Kedua, masyarakat sebenarnya 'dipaksa' untuk berlangganan NSP. Ketika bisnis ini baru muncul, banyak masyarakat yang terhipnotis untuk registrasi karena bujukan lewat SMS. Mereka tidak sadar akan kerugian dan kesulitan yang menunggu di masa depan: NSP ternyata bukan ringtone (yang menikmati bukan dirinya sendiri), biayanya mahal dan ditagih tiap bulan, lalu cara berhenti berlangganannya sulit bukan main.
Jangan heran kalau awalnya jumlah pengguna NSP tinggi. Sebab banyak masyarakat yang tergoda. Tapi ada juga yang memang langsung didaftarkan (secara sepihak) untuk berlangganan oleh operatornya. Awalnya mungkin gratis (selama seminggu). Tapi sayang ketika minggu berikutnya disuruh bayar, pelanggan tersebut sudah keburu menghapus SMS yang berisi petunjuk untuk berhenti berlangganan. Ditanya ke customer service pun pasti tidak menolong. Jebakan betmen.
Lalu kenapa bisnis macam NSP ini bisa muncul?
Mungkin desakan dari dewan direksi soal pertumbuhan omzet. Setiap tahun para operator pasti punya target jumlah pelanggan dan pendapatan. Tapi kadang target tersebut meleset jauh. Seperti Telkomsel misalnya. Target 100 juta pelanggan baru bisa dicapai beberapa bulan yang lalu kan? Padahal itu target mereka untuk tahun 2010.
Jangan heran jika operator seperti Telkomsel seolah akan melakukan segala cara untuk menutupi kekurangan pendapatannya. Termasuk bisnis NSP ini dan konten premium lainnya.

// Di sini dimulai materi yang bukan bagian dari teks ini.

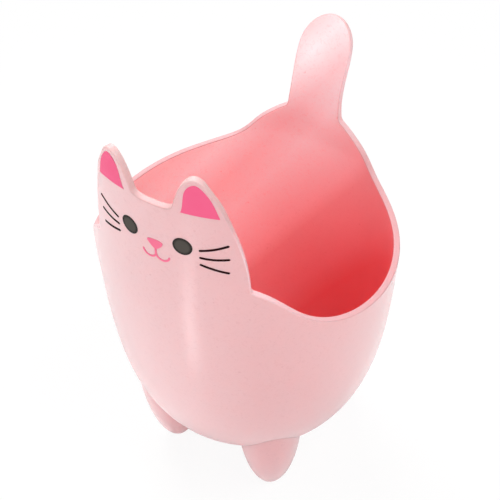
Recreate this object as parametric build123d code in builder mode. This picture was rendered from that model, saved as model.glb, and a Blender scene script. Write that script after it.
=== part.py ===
"""Cat-shaped holder: a round open pot on four short legs.

The pot's wall rises at the front into a cat's head with two ears and a printed face, and at the back into
a tail that curls away from the pot. Millimetres, +Z up, the cat faces -Y. Everything is drawn with the
pot's axis at x = y = 0 and is moved at the end, so that the origin lies under the middle of the overall
box, on the floor. Angles round the pot run in degrees from the front (-Y) towards +X. Left and right are
the cat's own, so its left side is +X.
"""

import os
from math import cos, dist, radians, sin, sqrt

from build123d import *

# ---- Driving dimensions -----------------------------------------------------------------------------
POT_RADIUS = 48.0  # outside, at the widest level
WALL = 2.0
POT_BOTTOM = 20.0  # underside of the pot's floor, above the table
WIDEST = 105.0  # level where the wall stands upright, and where head and tail part from it
HEAD_TOP_RADIUS = 45.3  # the head leans in a little
TAIL_TOP_RADIUS = 58.4  # the tail curls out

FOREHEAD = 154.0
EAR_ROOT = 154.6
EAR_TIP = 165.2
CHEEK = 127.6  # foot of the head's side edges
FLANK = 101.6  # lowest level of the rim
TAIL_ROOT = 120.2
TAIL_TIP = 149.3

LEG_X = 20.9
LEG_Y = 24.3
LEG_RADIUS = 11.4  # where the leg meets the pot
LEG_TAPER = 45.0  # height over which the rounded leg grows to its full radius
LEG_TOP = 50.0  # inside the pot's outline, before the pot is cut out of the leg
LEG_FLAT_RADIUS = 2.4  # the flat that a leg stands on
LEG_WALL = 2.0
LEG_FLOOR = 4.0  # thickness at the foot of the hollow leg
LEG_STEPS = 8  # points that the leg's curve is drawn through
PEG_RADIUS = 3.0  # the peg that stands up inside a leg is glued in a socket under the pot
PEG_TOP = 22.0
PEG_GAP = 0.02  # radial
SOCKET_RADIUS = 5.0
SOCKET_BOTTOM = 14.0
SOCKET_BORE_TOP = 22.5
SOCKET_TOP = 30.0  # inside the pot's wall, before the pot's cavity is cut

INK = 0.1  # thickness of the printed artwork
EYE_X = 8.0
EYE_HEIGHT = 142.4
EYE_WIDTH = 5.3
EYE_TALL = 5.7
MOUTH_STROKE = 0.6
WHISKER_STROKE = 0.65

CUT_INSIDE = 25.0  # the rim's cutting surface runs between these two radii
CUT_OUTSIDE = 75.0
CUT_HEIGHT = 90.0
CURVE_STEPS = 16  # points that the curve beside another is drawn through
PRINT_REACH = 60.0  # how far an outline is carried forwards to meet the wall

FRONT_HALF = Axis((0, 0, 0), (0, 0, -1))  # turns +X over -Y to -X
BACK_HALF = Axis((0, 0, 0), (0, 0, 1))  # turns +X over +Y to -X

# The rim's height above the table against the angle from the front, for the cat's left side. Each list is
# one smooth stretch; stretches meet at the corners beside the ear, the cheek and the tail.
FOREHEAD_EDGE = [(7.4, EAR_ROOT), (4.0, FOREHEAD), (0, FOREHEAD)]
EAR_EDGE = [
    (7.4, EAR_ROOT),
    (8.9, 158.6),
    (10.6, 161.8),
    (12.8, 164.2),
    (15.2, EAR_TIP),
    (17.4, 164.7),
    (20.0, 161.9),
    (22.9, 157.9),
    (25.7, 152.0),
    (28.6, 144.4),
    (30.6, 136.7),
    (31.6, CHEEK),
]
FLANK_EDGE = [
    (31.6, CHEEK),
    (37.5, 124.7),
    (44.0, 119.6),
    (50.6, 114.2),
    (62.0, 108.3),
    (78.0, 104.2),
    (96.0, 102.1),
    (122.0, FLANK),
    (139.0, 103.2),
    (148.3, 106.5),
    (153.6, 111.3),
    (160.0, 116.1),
    (167.5, TAIL_ROOT),
]
TAIL_EDGE = [
    (167.5, TAIL_ROOT),
    (168.9, 131.0),
    (169.6, 139.0),
    (170.8, 143.4),
    (174.2, 147.3),
    (180.0, TAIL_TIP),
]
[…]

Efeknya adalah, musisi jadi fokus berkarya untuk NSP; yang penting one hit wonder: punya satu lagu yang booming, dan selama setahun musisi itu akan manggung dengan lagu yang itu-itu saja. Lagu-lagu yang beredar pun jadi seragam dan membosankan karena tuntutan pasar. Kreatifitas jadi tumpul!
Sekarang, semua sudah tahu buruknya praktik bisnis ini. Ditambah lagi dengan munculnya kasus sedot pulsa dimana Vice President Telkomsel resmi ditetapkan sebagai tersangka, konten premium semacam ini langsung dihentikan. Masalah lain yang tadinya tertutup mulai terungkap satu persatu, seperti tidak adanya transparansi penghitungan komisi tadi misalnya.
Kini musisi mulai beralih cari penghasilan lewat tampil di panggung-panggung semacam inBox dan Dahsyat. Terserah. Bagi saya yang penting masyarakat tidak ada yang kecurian lagi pulsanya dan tidak ada yang stres lagi karena bingung mencari cara berhenti berlangganannya.
Semoga ulah operator nakal seperti Telkomsel yang mematikan industri dan kreatifitas musisi Indonesia tidak muncul lagi.